## Objective:
Output each entry exactly; skip nothing.

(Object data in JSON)
------------------------------------------------------------------------
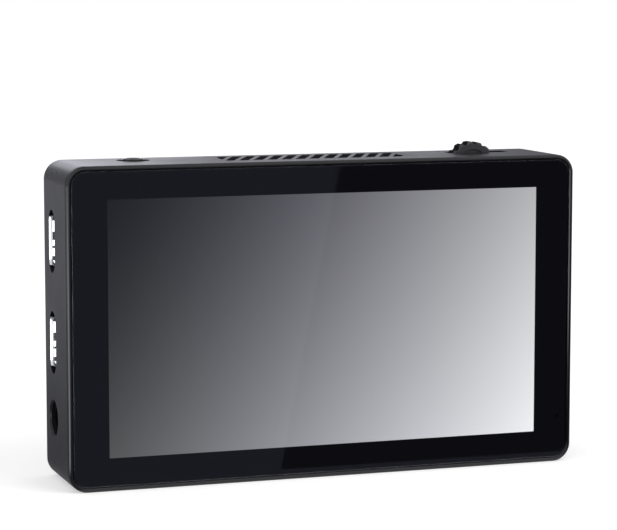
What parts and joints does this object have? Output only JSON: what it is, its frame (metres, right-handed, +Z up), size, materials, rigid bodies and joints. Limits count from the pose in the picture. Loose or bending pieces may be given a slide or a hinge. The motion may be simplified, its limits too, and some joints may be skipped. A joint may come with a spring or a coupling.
{
  "type": "camera field monitor",
  "caption": "Flat on-camera screen in a rounded housing, with two video sockets, a power socket, a headphone socket, a push-to-select menu wheel and a battery bay in the back.",
  "frame": {"origin": "on the standing surface, under the middle of the overall box", "axes": "+X to the right seen from the front, along the width; +Y from the screen to the back; +Z up"},
  "size_m": [0.1564, 0.03, 0.097],
  "materials": {
    "housing": "fine grain, satin",
    "frame": "satin",
    "grille": "fine grain, satin",
    "cover_glass": "polished, with a coating against glare",
    "black_print": "printed",
    "adhesive": "matt",
    "panel": "smooth",
    "white_sheet": "matt",
    "clear_plastic": "clear",
    "light_diodes": "matt",
    "tray_sheet": "bright",
    "foam": "open foam",
    "steel": "plain",
    "dark_screw": "blackened",
    "socket_shell": "nickel plated",
    "contacts": "gold plated",
    "black_plastic": "matt",
    "circuit_board": "varnished",
    "ribbon": "smooth",
    "chip": "matt",
    "thermal_pad": "matt",
    "heat_sink": "anodised",
    "capacitor": "plain",
    "wheel": "satin",
    "insert": "plain",
    "window": "clear"
  },
  "bodies": {
    "monitor": {"front_frame": "frame", "cover_glass": "cover_glass", "border_mask": "black_print", "glass_tape": "adhesive", "light_sensor": "chip", "lcd_panel": "panel", "diffuser_sheet": "white_sheet", "light_guide": "clear_plastic", "led_strip": "light_diodes", "backlight_tray": "tray_sheet", "foam_pads": "foam", "chassis_plate": "tray_sheet", "plate_screws": "steel", "display_ribbon": "ribbon", "ribbon_socket": "white_sheet", "main_board": "circuit_board", "board_screws": "steel", "main_chip": "chip", "thermal_pad": "thermal_pad", "heat_sink": "heat_sink", "small_screws": "steel", "power_coils": "chip", "capacitors": "capacitor", "video_shell_upper": "socket_shell", "video_core_upper": "black_plastic", "video_shell_lower": "socket_shell", "video_core_lower": "black_plastic", "video_contacts": "contacts", "power_socket": "black_plastic", "power_pin": "contacts", "headphone_socket": "black_plastic", "headphone_collar": "black_plastic", "guide_pins": "steel", "wheel_bracket": "tray_sheet", "wheel_board": "circuit_board", "press_switch": "black_plastic", "status_light": "light_diodes", "light_pipe": "window", "rear_housing": "housing", "top_grille": "grille", "housing_screws": "dark_screw", "battery_plate": "black_plastic", "plate_fixings": "dark_screw", "contact_block": "black_plastic", "battery_contacts": "contacts", "catch_spring": "steel", "insert_bottom": "insert", "insert_side": "insert"},
    "wheel_carrier": {"wheel_yoke": "black_plastic", "switch_plunger": "white_sheet", "wheel_encoder": "black_plastic"},
    "wheel": {"menu_wheel": "wheel", "wheel_axle": "steel"},
    "catch": {"release_catch": "frame"}
  },
  "joints": [
    {"name": "wheel_press", "type": "slide", "parent": "monitor", "child": "wheel_carrier", "axis": [0, 0, -1], "range_m": [0, 0.0005], "stiffness_N_per_m": 2000, "springref_m": -0.0005},
    {"name": "wheel_turn", "type": "hinge", "parent": "wheel_carrier", "child": "wheel", "pos_m": [0.05225, 0.0042, 0.0894], "axis": [0, 1, 0], "continuous": true},
    {"name": "catch_press", "type": "slide", "parent": "monitor", "child": "catch", "axis": [0, -1, 0], "range_m": [0, 0.002], "stiffness_N_per_m": 500, "springref_m": -0.002, "deforming": ["catch_spring"]}
  ]
}
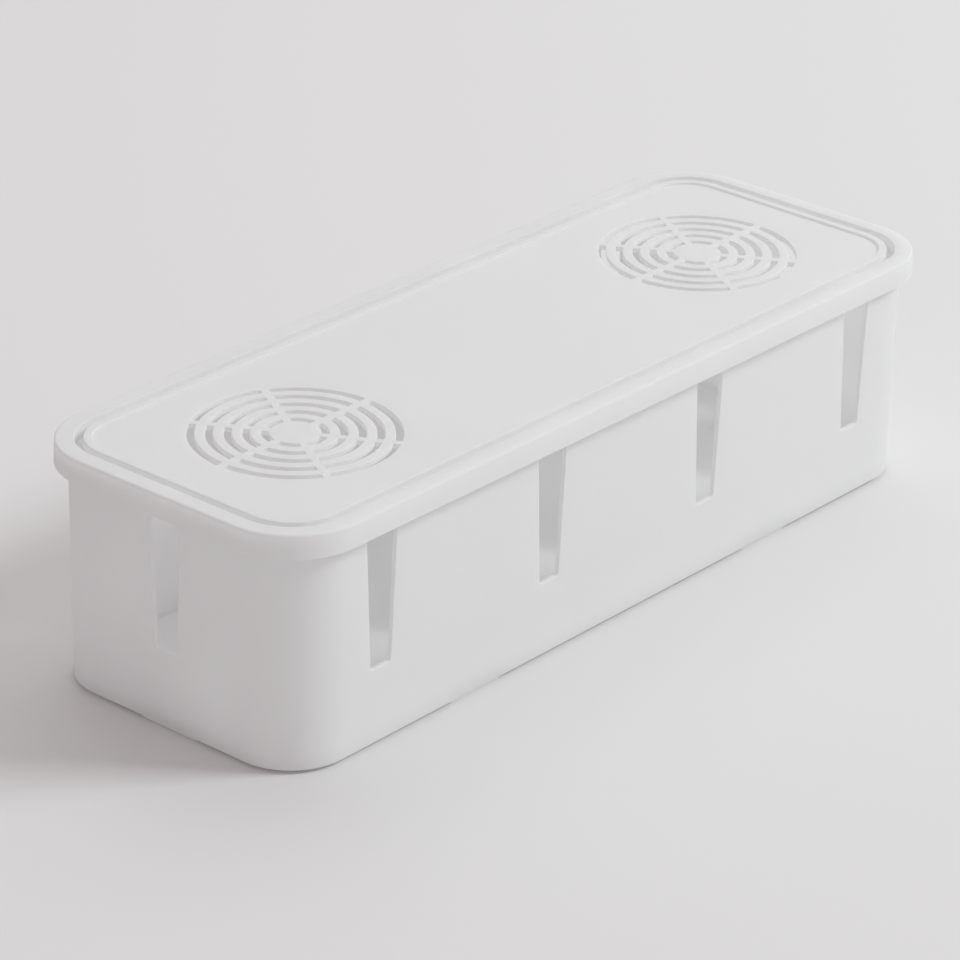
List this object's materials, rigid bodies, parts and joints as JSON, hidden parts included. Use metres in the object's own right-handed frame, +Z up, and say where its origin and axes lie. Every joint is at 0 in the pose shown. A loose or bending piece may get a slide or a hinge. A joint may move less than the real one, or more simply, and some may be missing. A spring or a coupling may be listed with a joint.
{
  "type": "cable management box",
  "caption": "Long white box with rounded corners that hides a socket strip; the lift-off lid has round vent grilles, and tapered slots in the walls let the leads out.",
  "frame": {"origin": "middle of the footprint, on the table that the foot pads stand on", "axes": "+Z up and along the lid's lift; +X along the box's length, to the right for someone facing the front long wall; +Y from the front long wall to the back one"},
  "size_m": [0.4, 0.1436, 0.102],
  "materials": {
    "tub_plastic": "white semi-matt moulded polypropylene",
    "lid_plastic": "white semi-matt moulded polypropylene",
    "foot_pad": "white soft non-slip pad"
  },
  "bodies": {
    "tub": {"tub": "tub_plastic", "foot_front_left": "foot_pad", "foot_front_right": "foot_pad", "foot_back_left": "foot_pad", "foot_back_right": "foot_pad", "foot_left_end": "foot_pad", "foot_right_end": "foot_pad"},
    "lid": {"lid": "lid_plastic"}
  },
  "joints": [
    {"name": "lid_lift", "type": "slide", "parent": "tub", "child": "lid", "axis": [0, 0, 1], "range_m": [0, 0.12]}
  ]
}
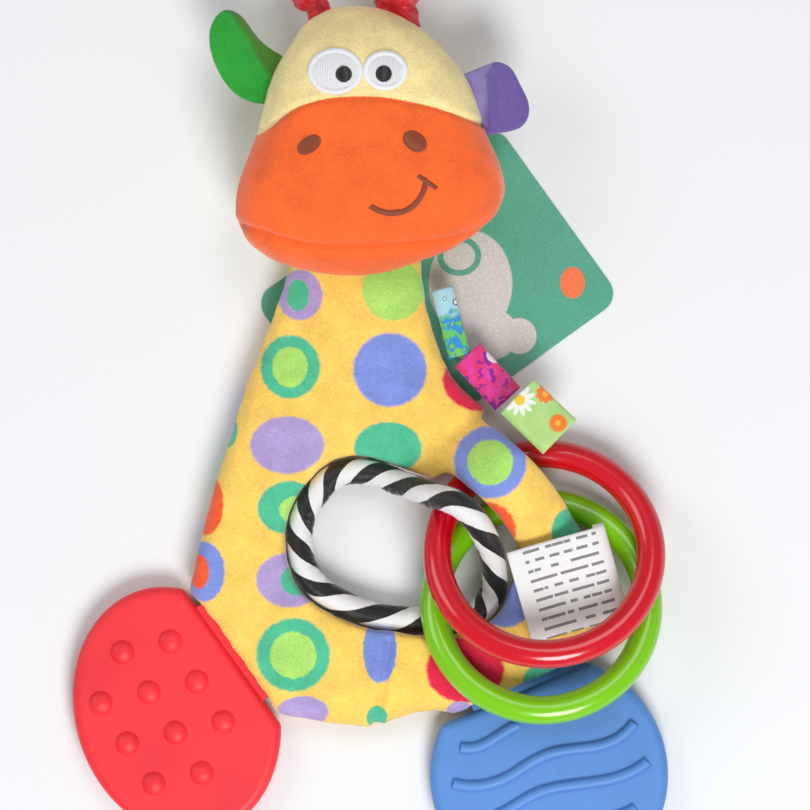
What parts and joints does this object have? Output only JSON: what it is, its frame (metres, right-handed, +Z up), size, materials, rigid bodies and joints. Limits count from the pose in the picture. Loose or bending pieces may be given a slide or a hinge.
------------------------------------------------------------------------
## Answer to the problem:
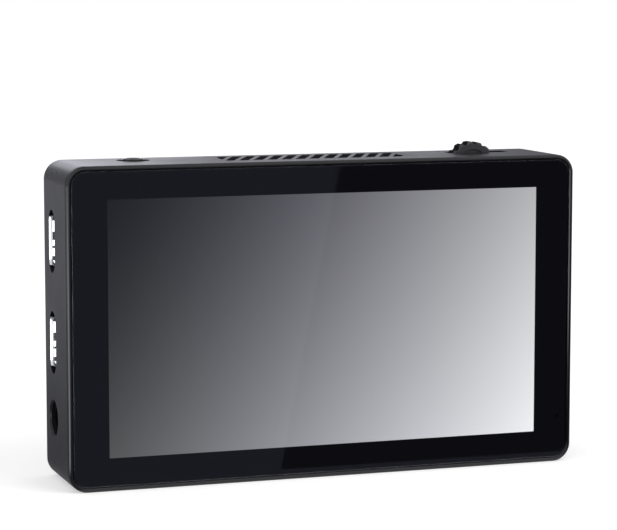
What parts and joints does this object have? Output only JSON: what it is, its frame (metres, right-handed, +Z up), size, materials, rigid bodies and joints. Limits count from the pose in the picture. Loose or bending pieces may be given a slide or a hinge. The motion may be simplified, its limits too, and some joints may be skipped. A joint may come with a spring or a coupling.
{
  "type": "camera field monitor",
  "caption": "Flat on-camera screen in a rounded housing, with two video sockets, a power socket, a headphone socket, a push-to-select menu wheel and a battery bay in the back.",
  "frame": {"origin": "on the standing surface, under the middle of the overall box", "axes": "+X to the right seen from the front, along the width; +Y from the screen to the back; +Z up"},
  "size_m": [0.1564, 0.03, 0.097],
  "materials": {
    "housing": "fine grain, satin",
    "frame": "satin",
    "grille": "fine grain, satin",
    "cover_glass": "polished, with a coating against glare",
    "black_print": "printed",
    "adhesive": "matt",
    "panel": "smooth",
    "white_sheet": "matt",
    "clear_plastic": "clear",
    "light_diodes": "matt",
    "tray_sheet": "bright",
    "foam": "open foam",
    "steel": "plain",
    "dark_screw": "blackened",
    "socket_shell": "nickel plated",
    "contacts": "gold plated",
    "black_plastic": "matt",
    "circuit_board": "varnished",
    "ribbon": "smooth",
    "chip": "matt",
    "thermal_pad": "matt",
    "heat_sink": "anodised",
    "capacitor": "plain",
    "wheel": "satin",
    "insert": "plain",
    "window": "clear"
  },
  "bodies": {
    "monitor": {"front_frame": "frame", "cover_glass": "cover_glass", "border_mask": "black_print", "glass_tape": "adhesive", "light_sensor": "chip", "lcd_panel": "panel", "diffuser_sheet": "white_sheet", "light_guide": "clear_plastic", "led_strip": "light_diodes", "backlight_tray": "tray_sheet", "foam_pads": "foam", "chassis_plate": "tray_sheet", "plate_screws": "steel", "display_ribbon": "ribbon", "ribbon_socket": "white_sheet", "main_board": "circuit_board", "board_screws": "steel", "main_chip": "chip", "thermal_pad": "thermal_pad", "heat_sink": "heat_sink", "small_screws": "steel", "power_coils": "chip", "capacitors": "capacitor", "video_shell_upper": "socket_shell", "video_core_upper": "black_plastic", "video_shell_lower": "socket_shell", "video_core_lower": "black_plastic", "video_contacts": "contacts", "power_socket": "black_plastic", "power_pin": "contacts", "headphone_socket": "black_plastic", "headphone_collar": "black_plastic", "guide_pins": "steel", "wheel_bracket": "tray_sheet", "wheel_board": "circuit_board", "press_switch": "black_plastic", "status_light": "light_diodes", "light_pipe": "window", "rear_housing": "housing", "top_grille": "grille", "housing_screws": "dark_screw", "battery_plate": "black_plastic", "plate_fixings": "dark_screw", "contact_block": "black_plastic", "battery_contacts": "contacts", "catch_spring": "steel", "insert_bottom": "insert", "insert_side": "insert"},
    "wheel_carrier": {"wheel_yoke": "black_plastic", "switch_plunger": "white_sheet", "wheel_encoder": "black_plastic"},
    "wheel": {"menu_wheel": "wheel", "wheel_axle": "steel"},
    "catch": {"release_catch": "frame"}
  },
  "joints": [
    {"name": "wheel_press", "type": "slide", "parent": "monitor", "child": "wheel_carrier", "axis": [0, 0, -1], "range_m": [0, 0.0005], "stiffness_N_per_m": 2000, "springref_m": -0.0005},
    {"name": "wheel_turn", "type": "hinge", "parent": "wheel_carrier", "child": "wheel", "pos_m": [0.05225, 0.0042, 0.0894], "axis": [0, 1, 0], "continuous": true},
    {"name": "catch_press", "type": "slide", "parent": "monitor", "child": "catch", "axis": [0, -1, 0], "range_m": [0, 0.002], "stiffness_N_per_m": 500, "springref_m": -0.002, "deforming": ["catch_spring"]}
  ]
}
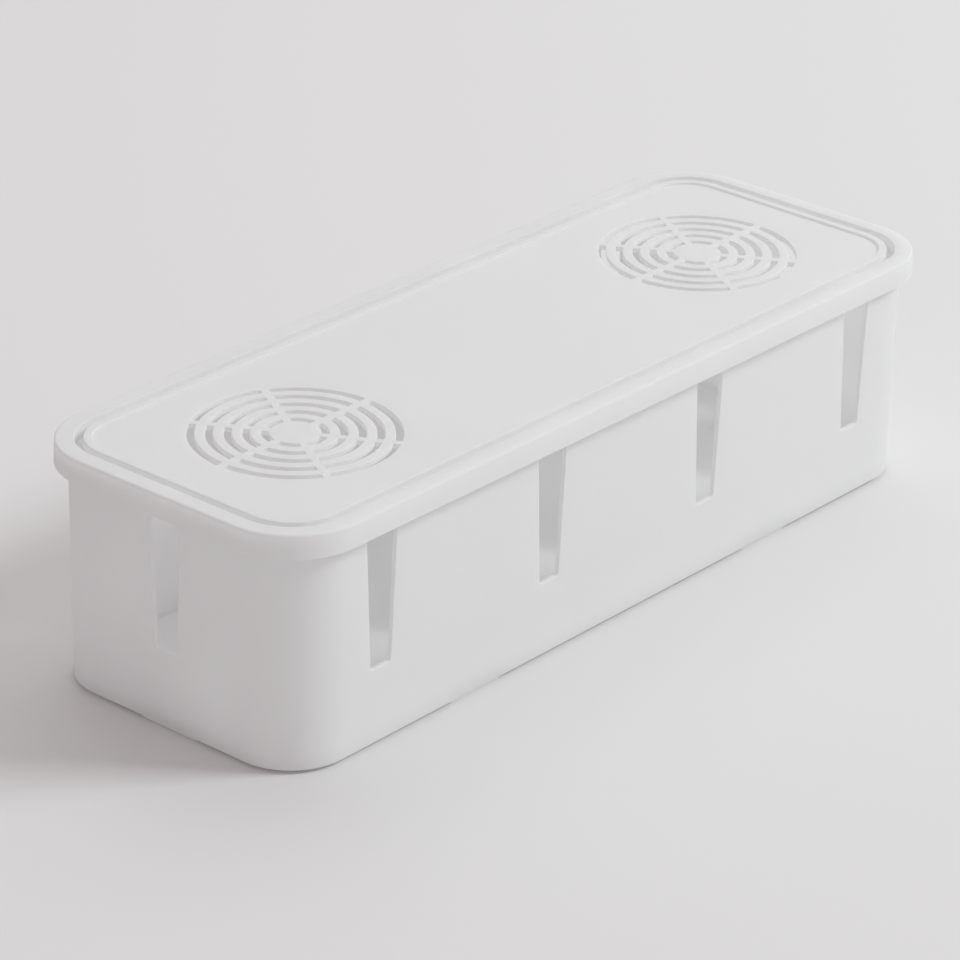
List this object's materials, rigid bodies, parts and joints as JSON, hidden parts included. Use metres in the object's own right-handed frame, +Z up, and say where its origin and axes lie. Every joint is at 0 in the pose shown. A loose or bending piece may get a slide or a hinge. A joint may move less than the real one, or more simply, and some may be missing. A spring or a coupling may be listed with a joint.
{
  "type": "cable management box",
  "caption": "Long white box with rounded corners that hides a socket strip; the lift-off lid has round vent grilles, and tapered slots in the walls let the leads out.",
  "frame": {"origin": "middle of the footprint, on the table that the foot pads stand on", "axes": "+Z up and along the lid's lift; +X along the box's length, to the right for someone facing the front long wall; +Y from the front long wall to the back one"},
  "size_m": [0.4, 0.1436, 0.102],
  "materials": {
    "tub_plastic": "white semi-matt moulded polypropylene",
    "lid_plastic": "white semi-matt moulded polypropylene",
    "foot_pad": "white soft non-slip pad"
  },
  "bodies": {
    "tub": {"tub": "tub_plastic", "foot_front_left": "foot_pad", "foot_front_right": "foot_pad", "foot_back_left": "foot_pad", "foot_back_right": "foot_pad", "foot_left_end": "foot_pad", "foot_right_end": "foot_pad"},
    "lid": {"lid": "lid_plastic"}
  },
  "joints": [
    {"name": "lid_lift", "type": "slide", "parent": "tub", "child": "lid", "axis": [0, 0, 1], "range_m": [0, 0.12]}
  ]
}
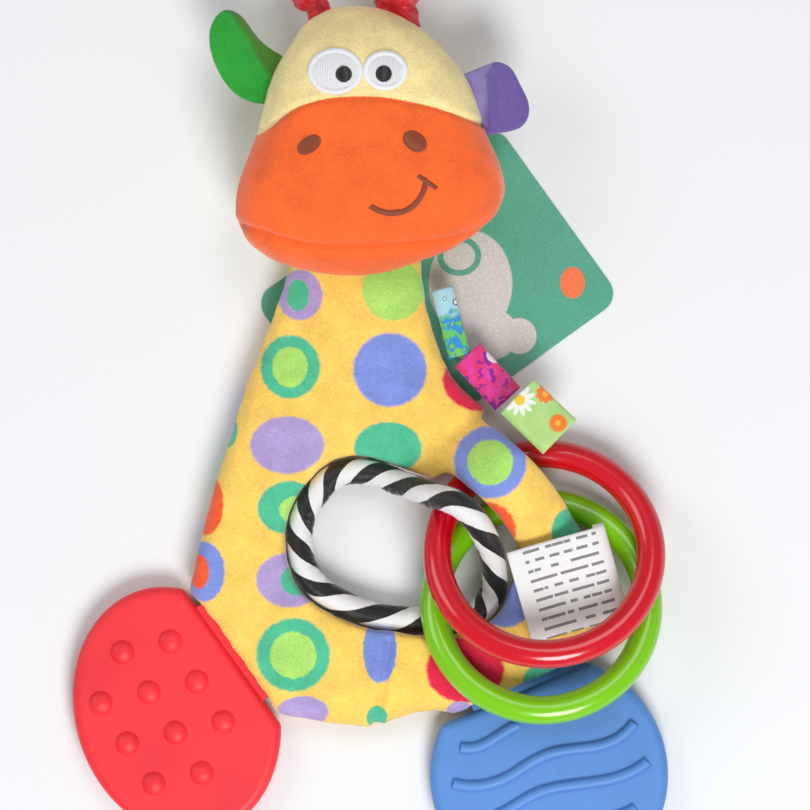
What parts and joints does this object have? Output only JSON: what it is, its frame (metres, right-handed, +Z up), size, materials, rigid bodies and joints. Limits count from the pose in the picture. Loose or bending pieces may be given a slide or a hinge.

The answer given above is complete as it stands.